信息来源:《法学评论》2023年第1期 发布日期:2025-01-07

立法技术是在法的创制活动中所应遵循的方法和技巧,贯穿于立法活动的整个过程,直接影响着立法的质量,关系到立法的科学性,也体现出立法者的智慧。在我国民法典总则的编纂过程中,就遵循了体例科学、结构严谨、规范合理、内容协调一致的原则,通过立法的体系化与科学化整合技术,发挥总则统领整部法典的作用,使各种法律制度成为一个融贯的法律系统。行政法典的编纂更是一项技术性、专业性很强的工作,在借鉴民法典的立法技术基础上,必须全面、科学把握其立法技术的共通性与特殊性。如何制定出一部具有典范性、通则性、良善性、民族性等内在精神气质的中国行政基本法典,立法技术是重要前提和关键保障,也是其立法质量和法典生命力的核心评价标准。具体而言,在结构技术层面,需采取提取公因式的系统化技术,搭建行政法典总则的结构体系;在表达技术层面,需遵循符合逻辑标准的规范化技术,科学、规范地表达行政基本法典的立法条文;在内容技术层面,则需采取与时俱进的创新性技术,及时回应和引领行政法治的时代发展。


一、系统化的法典编纂技术

系统化技术即法典化技术,是法典总则专门的结构体系设计技术,一般采取提取公因式的方法,将现有法律规范体系中的共通性规范抽象概括出来,作出集中统一规定。法典编纂是指将特定管辖区域的多个法律或法律的一个独立分支部分汇编、安排和系统化为一个有序的法典的过程。系统化的立法结构技术主要通过对法律规范的结构设计,实现不同法律规范之间的有机衔接。法学典型的系统性思维就在于概括不断重复出现的特征,建构上位的概念,解释它们之间的关联。”“提取公因式在本质上是一种体系解释技术,考量法律规范内在的前后关联,将所有的法律制度与法律规则整合为一个系统性的整体。从来源上,提取公因式是一个数学用语,表示将两个或两个以上多项式中公共的因式提取出来,有利于简化复杂的计算以及提升计算的效率。行政法典总则为了适应高度专业性、复杂性与领域性的行政部门的实践需求,通过提取公因式的编纂方法,可以提升立法的精炼程度,保障行政法典的概括性和安定性。行政法规范涉及的部门领域广泛、立法层级多元、制度内容复杂,需要运用提取公因式的立法技术,提取一个纲领性的框架结构,实现行政法典总则的系统性和整体性。

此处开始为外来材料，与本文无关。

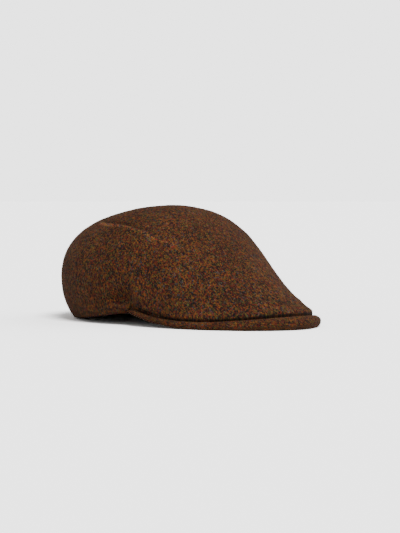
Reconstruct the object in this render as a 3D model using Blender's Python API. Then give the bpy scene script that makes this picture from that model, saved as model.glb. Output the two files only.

行政法典不能包含全部的行政法律制度,按照提取公因式的方法,可以对行政法典总则的编纂体例和立法结构作出科学安排,使其形成一个系统的整体,消除法律体系内在的矛盾和混乱。法律规范是由一系列的概念组成,借着将抽象程度较低的概念涵摄于较高等的概念之下,最后可以将大量的法律素材归结到少数最高等的概念上。行政法典编纂就是要统合调整各种行政法律规范与行政法律关系,形成科学合理的行政法结构体系,确保行政法各部分内容连贯统一。通过提取公因式”,可以将行政法中众多分散的法律规则,涵摄到共通的概念和原则之中,将这些共通的概念和原则组建成一个体系,就能发挥行政法典总则的统领性作用。在系统性思维的指导下,可以提升行政法典总则的体系效益,建立适用于行政法的各个领域与各个部门的共通制度,实现行政法律规范跨部门之间的有机关联。一方面,将各种不同变化形态的行政法规则,抽象合并在一个确定的上位概念中,这种上位概念具有一定的开放性,可以容纳可变性的行政规则要素,能够适应变化多端的社会生活与行政现象,便于吸收新的规则或剔除旧的规则。另一方面,将零散的、单一的部门行政法律制度整合为一个融贯的标准化体系,不仅可以防止出现毫无意义的重复性立法与避免立法内容的繁琐冗赘,而且能够消除部门本位主义与协调部门行政法律之间的冲突。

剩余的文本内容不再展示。